In Film to Phone and Back I wrote about my return to film. It just so happened that doing so required actual film and a battery. In a display dominated by memory cards, my local CVS had a very small selection of mostly out of stock consumer grade films. Each box was dust covered. Not a good sign. So on a recent trip to Newspace Center for Photography, I picked up a Blue Moon Camera (@bluemooncamera) business card and made the trek to NE Portland.
Technically, the term “blue moon” means the 3rd full moon in a season that has 4 full moons and not the regular 3. A “blue moon” occurs once every 2 to 3 years so the phrase is used colloquially to mean a rare event. Blue Moon Camera does not disappoint. In a time of digital cameras, Blue Moon carries not only consumer grade film but also professional grade films such as Portra and Ektar and even hard to find film formats like Minox. They also carry an outstanding selection of cameras that use film.

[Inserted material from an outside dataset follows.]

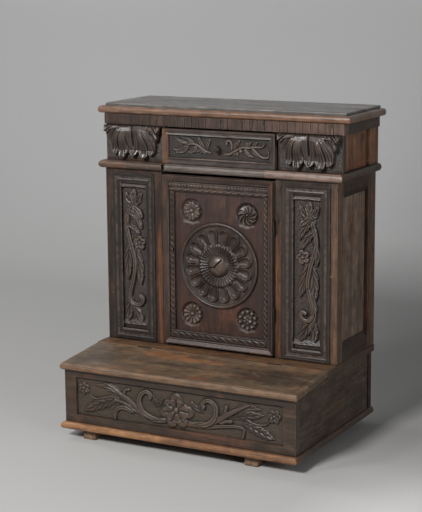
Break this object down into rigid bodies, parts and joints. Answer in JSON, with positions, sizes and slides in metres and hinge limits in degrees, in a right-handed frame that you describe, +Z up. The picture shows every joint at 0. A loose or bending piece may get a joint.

Blue Moon’s toy camera selection was also phenomenal with half a case devoted to Holgas of many colors and purposes. Holgas are 120mm plastic cameras that boast problems such as light leaks and little exposure control as features for those willing to embrace the serendipity. Very counter to the Ansel Adams f16 view camera and the “control of the tool” mindset. The funny thing is, as my friend on Fourth Breakfast pointed out, you can also shoot through a Holga lens with your digital camera. Definitely a mash-up.
I own 2 black Holgas along with the requisite black electrical tape to seal the plastic back against light leaks (or some of them anyway). Blue Moon had a show up of Holga photographs taken by the staff. The photos were beautiful as if to say, look at our awesome printing skills! Did I mention that they print from negatives? More common today is printing from a digital file made from a scan of the negative.
Blue Moon also had a breed of Holga that I had never seen before: The Stereo Holga. It takes 2 pictures for a stereo view.
I was madly snapping away with my iPhone in a store devoted to film (faux pas?) but I had stopped by for a Lithium CR2 battery to revitalize my neglected Yashika T4. So I must mention a significant section in the store devoted to developing film. All that equipment sure does look familiar. I can hear the sound of dripping water taps now and smell the fixer!!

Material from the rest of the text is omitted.